More than three-quarters (77%) — including two-thirds (66%) of Democratic voters — consider the president’s age to be either a big or a small problem.
And in a head-to-head matchup with former President Donald Trump — who has been criminally indicted four times this year — Biden is now either tied or trailing slightly.
As a result, Phillips has repeatedly said, Democratic primary voters deserve a conversation about who represents their best chance of keeping the White House — rather than a mere coronation.
“These are not numbers that you can massage,” Phillips recently told the Atlantic. “Look, just because he’s old, that’s not a disqualifier. But being old, in decline, and having numbers that are clearly moving in the wrong direction? It’s getting to red-alert kind of stuff.”
“My grave concern,” he added, “is I just don’t think President Biden will beat Donald Trump next November.”
How Democrats are taking the news
Phillips insists that he spent months trying to recruit someone else to challenge Biden; in the past, he’s publicly floated the names of moderate Democratic governors such as Gretchen Whitmer of Michigan and Josh Shapiro of Pennsylvania.
But for understandable reasons — minuscule odds of success combined with a massive risk of pariahhood — no one took Phillips up on the offer, despite what he characterizes as pervasive private agreement among Democrats about Biden’s vulnerabilities. So Phillips finally volunteered himself.
“Someone had to do this,” he told the Atlantic. “It just was so self-evident.”
Publicly, at least, most Democrats seem to disagree, arguing that while Phillips won’t beat Biden, he could weaken him — and help elect Trump next November.
“This entry has to be among the most clueless I’ve ever seen,” strategist Joe Trippi told the Washington Post.
But at least one Democrat is applauding Phillips’s decision.

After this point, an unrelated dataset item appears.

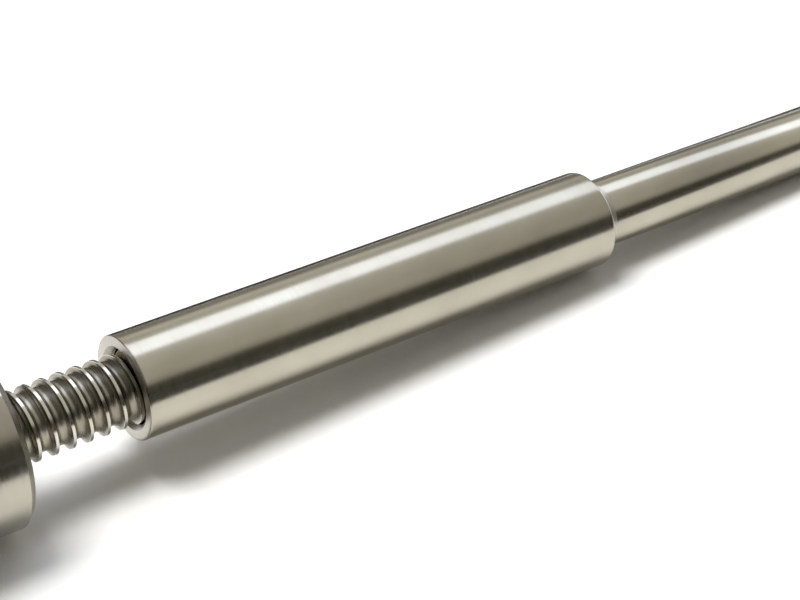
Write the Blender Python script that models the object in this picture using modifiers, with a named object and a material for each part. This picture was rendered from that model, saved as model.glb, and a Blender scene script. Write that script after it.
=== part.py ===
"""Ball screw assembly, 8 mm nominal diameter with 2 mm lead.

A hardened screw shaft turns in a fixed-end ball bearing at its left end. A flanged
ball nut runs on the thread with two closed ball circuits. Right of the thread the
shaft carries a pressed-on journal sleeve, and leaves it as a plain round rod.

The screw axis is world X and the origin is the centre of the support bearing.
Lengths are written in millimetres and turned into metres by MM.
"""

import math

import bmesh
import bpy
from mathutils import Matrix, Vector

MM = 0.001

# Screw thread
LEAD = 2.0
CREST_R = 4.1
BALL_R = 0.79
BALL_CENTRE_R = 4.15
SCREW_GROOVE_R = 0.83
SHAFT_SEGMENTS = 18
ROUND_SEGMENTS = 36
SCREW_FLANK = math.radians(75.0)
THREAD_TURNS = 37
HELIX_START = 9.03
THREAD_LEFT = 7.3
THREAD_RIGHT = 84.0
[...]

“The idea that this should not be aired out and should be discussed in hushed tones is ludicrous,” James Carville, who served as a political adviser to former President Bill Clinton, said in the same Washington Post story. “This needs to be discussed.”
Phillips makes his case
Phillips will probably be a more serious contender than Williamson. He built his substantial fortune — estimated at $20.5 million to $70 million, according to last year’s congressional disclosure report — as the former president and CEO of his family’s distilling business and chairman of Talenti Gelato.
In 2018, Phillips managed to beat a Republican incumbent and flip Minnesota’s Third Congressional District. On Capitol Hill, he’s been an active member of the bipartisan Problem Solvers Caucus.
Until now, Phillips has also been a strong supporter of Biden, consistently voting with him in Congress, and he is unlikely to attack the president with much ferocity.
But in New Hampshire Friday, the Minnesotan did try to distance himself from the president on key policy issues, including “high federal deficits, slow wage growth, inflation, tax rates that are too low for corporations and the wealthy, gun violence and spiraling healthcare costs,” according to Politico.
And on three hot-button topics — border security, crime and foreign aid — Phillips managed to sound more like a MAGA Republican than a Biden Democrat. “Chaos at our border and in our cities is growing, while our commitment to countering it is receding,” he said. “We’ve spent billions sending our soldiers to fight in foreign lands and still haven’t fixed the failures in Flint.”
It remains to be seen whether Phillips can get more traction than other Biden challengers. (The far more familiar Robert F. Kennedy Jr. recently abandoned his Democratic primary bid in frustration to run as an independent.) Phillips has already missed the filing deadline for the Nevada caucuses, and Biden is especially strong in the first primary state of South Carolina.
But because New Hampshire is refusing to delay its vote until after South Carolina's, the president’s name will not appear on the ballot there — giving Phillips an opportunity to put at least a few points on the board before the contest begins in earnest.